▶ **Required task**:
Search the data for the word "that" and copy every line where it occurs.

▶ **Material**:
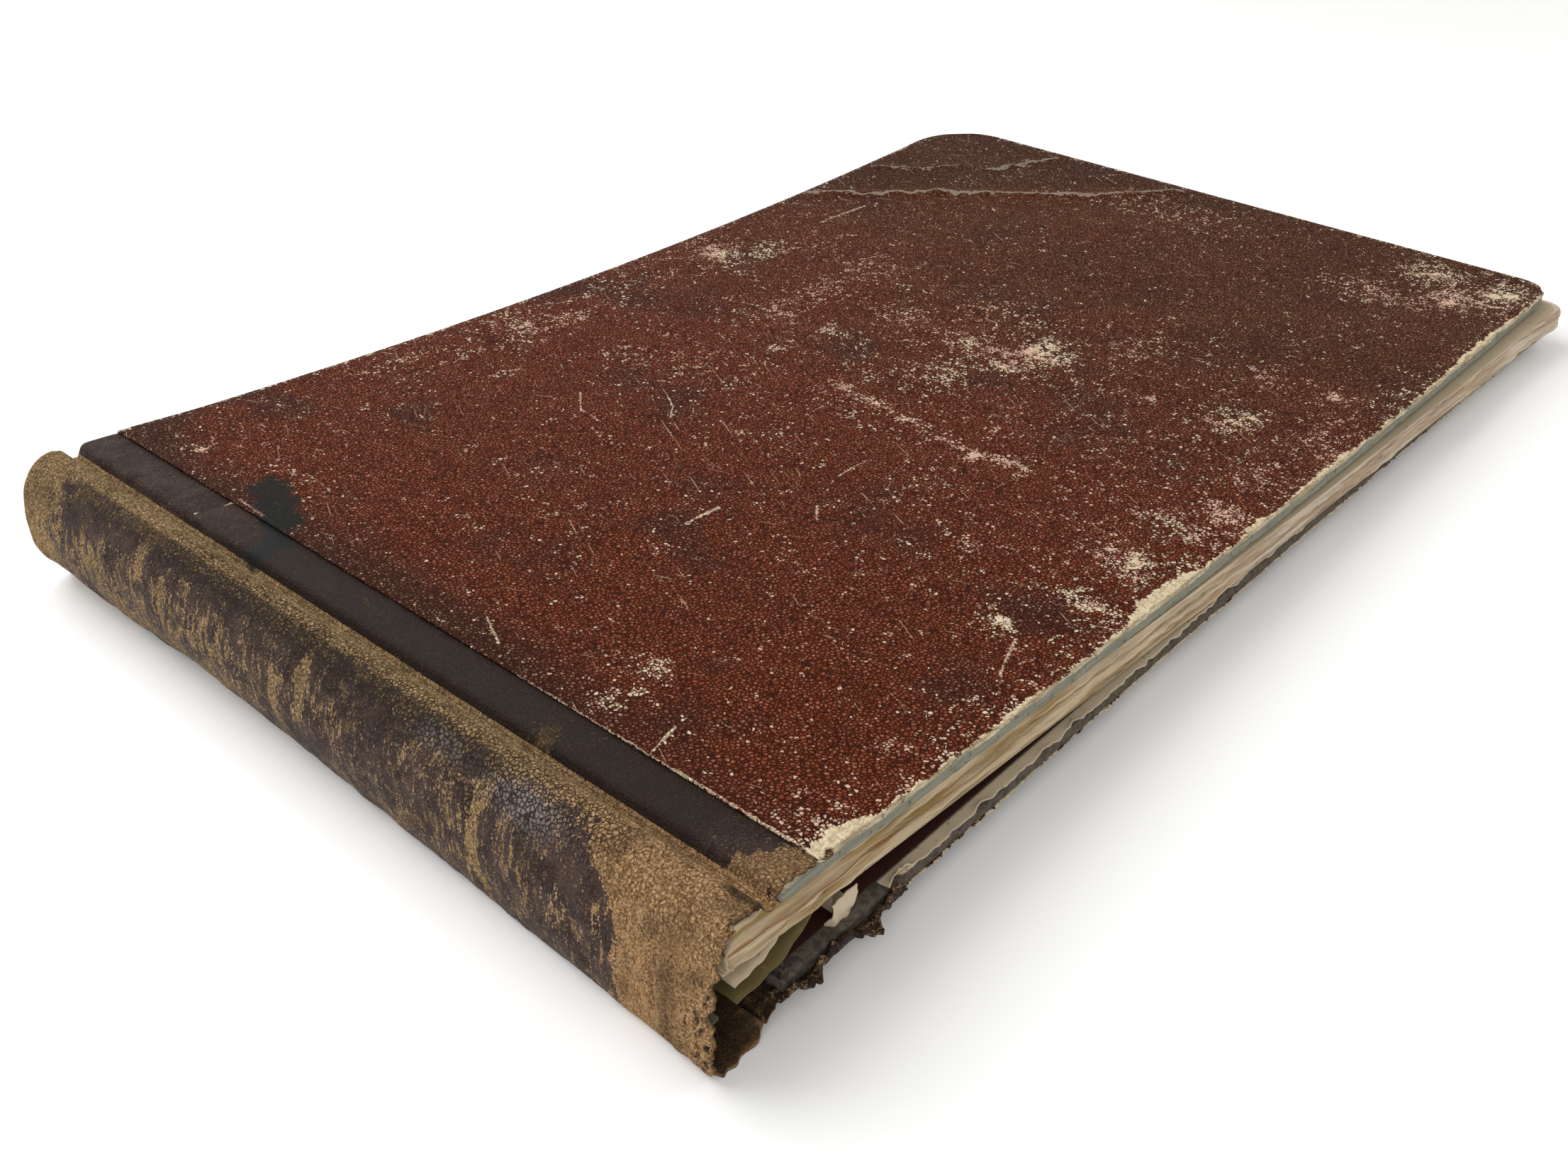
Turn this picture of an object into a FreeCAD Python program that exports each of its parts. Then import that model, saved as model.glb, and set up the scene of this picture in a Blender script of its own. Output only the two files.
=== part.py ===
import FreeCAD, Part
import math
import os
from FreeCAD import Vector

# An oblong quarter leather ledger that lies on its lower cover, in millimetres.
# While it is built, x runs from the spine edge of the boards to the fore-edge,
# y from the tail to the head, and z up from the table. The last step moves the
# origin to the middle of the book's footprint.

# Boards and what covers them
board_length = 355.0
board_width = 228.0
board_thickness = 3.5
tail_corner_radius = 9.0
head_corner_radius = 22.0
cloth_thickness = 0.4
leather_strip = 9.4
cloth_lap = 4.0
turn_in = 15.0
paper_thickness = 0.25
pastedown_margin = 3.0

# How the worn covers lie: the upper one sags, the lower one arches
upper_spine_height = 32.5
fore_edge_height = 18.0
upper_sag_tail = 3.5
upper_sag_head = 6.2
lower_spine_lift = 5.6
lower_arch_tail = 2.4
lower_arch_head = 0.4

# Spine leather, hollow behind the leaves
spine_thickness = 1.2
shoulder_rise = 1.4
bulge = 18.5
head_fullness = 0.35
waist_place = 165.0
tail_fullness = 1.15
lower_joint_height = 4.0
stiffener_thickness = 0.7
stiffener_edge = 9.0
stiffener_margin = 4.5
glue_line = 0.3

# Section of the spine leather, from the shoulder down, as shares of its depth
# behind the joints and of the height of its top; the foot is lean or full
shoulder_shares = ((0.075, 0.950), (0.212, 0.994), (0.381, 1.0), (0.638, 0.962), (0.855, 0.826))
back_shares = ((0.976, 0.649), (1.0, 0.472))
lean_foot_shares = ((0.896, 0.295), (0.726, 0.148), (0.512, 0.0), (0.349, -0.035))
full_foot_shares = ((1.019, 0.295), (1.013, 0.148), (0.929, 0.0), (0.740, -0.035))
foot_turn_share = (0.179, 0.027)

# Joints between the spine and the covers
hinge_offset = 3.0
open_clearance = 0.6
joint_slit = 0.3
joint_leather = 1.0
groove_clearance = 0.4

# Leaves, a little loose and turned in their covers
leaf_length = 366.0
leaf_width = 222.0
leaf_turn = 1.0
leaf_corner_radius = 4.0
back_place = 10.0
back_round = 0.8
page_gap = 0.3
leaves_at_stubs = 11.2
gap_closes = 230.0
gap_bow = 0.8
stub_length = 19.0
stub_slope = 10.0

# Sewing
tape_count = 4
tape_width = 14.0
tape_thickness = 0.5
tape_margin = 29.0
thread_diameter = 0.5
glue_film = 0.05
thread_overhang = 1.5
stitch_count = 6
mull_thickness = 0.4
mull_margin = 5.0

# Damage: worn spots of the cloth along the tail edge as (middle, width, depth)
worn_spots = (
    (16.0, 20.0, 4.5),
    (70.0, 26.0, 1.4),
    (127.0, 34.0, 6.0),
    (205.0, 44.0, 1.8),
    (300.0, 60.0, 2.4),
)
tongue_place = 1.0
tongue_width = 13.0
tongue_reach = 5.0
fold_overlap = 1.2

# Heights and depths that follow from the sizes above
cover_thickness = 2 * cloth_thickness + board_thickness + paper_thickness
spine_top = upper_spine_height + shoulder_rise
block_top = upper_spine_height - cover_thickness
block_low = lower_spine_lift + cover_thickness
under_leaves = block_top - leaves_at_stubs
upper_hinge_height = (spine_top + open_clearance + upper_spine_height) / 2
lower_hinge_height = (lower_spine_lift - open_clearance) / 2
leaf_tail = (board_width - leaf_width) / 2
beyond = 20.0
reach = max(board_length, leaf_length) + beyond
below_all = -40.0
above_all = 90.0

UPPER = "upper"
LOWER = "lower"


# Surfaces of the two covers

def outer_line(cover, y):
    """Heights at both ends of a cover's outer face, and how far its middle rises from their mean."""
    share = y / board_width
    if cover == UPPER:
        rise = -(upper_sag_tail + (upper_sag_head - upper_sag_tail) * share)
        return upper_spine_height, fore_edge_height, rise
    rise = lower_arch_tail + (lower_arch_head - lower_arch_tail) * share
    return lower_spine_lift, 0.0, rise


def outer_circle(cover, y):
    """Circle of a cover's outer face at one place between tail and head, and its upper or lower side."""
    spine_z, fore_z, rise = outer_line(cover, y)
    middle = Vector(board_length / 2, 0, (spine_z + fore_z) / 2 + rise)
    circle = Part.Arc(Vector(0, 0, spine_z), middle, Vector(board_length, 0, fore_z)).toShape().Curve
    side = 1 if rise > 0 else -1
    return circle.Center, circle.Radius, side


def outer_height(cover, x, y):
    """Height of a cover's outer face."""
    centre, radius, side = outer_circle(cover, y)
    return centre.z + side * math.sqrt(radius ** 2 - (x - centre.x) ** 2)


def outer_arc(cover, y, depth):
    """Arc along a cover at one place between tail and head, at a depth inside its outer face."""
    lift = -depth if cover == UPPER else depth
    places = (-beyond, board_length / 2, reach)
    points = [Vector(x, y, outer_height(cover, x, y) + lift) for x in places]
    return Part.Arc(*points).toShape()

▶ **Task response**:
Turn this picture of an object into a FreeCAD Python program that exports each of its parts. Then import that model, saved as model.glb, and set up the scene of this picture in a Blender script of its own. Output only the two files.
# An oblong quarter leather ledger that lies on its lower cover, in millimetres.
# Heights and depths that follow from the sizes above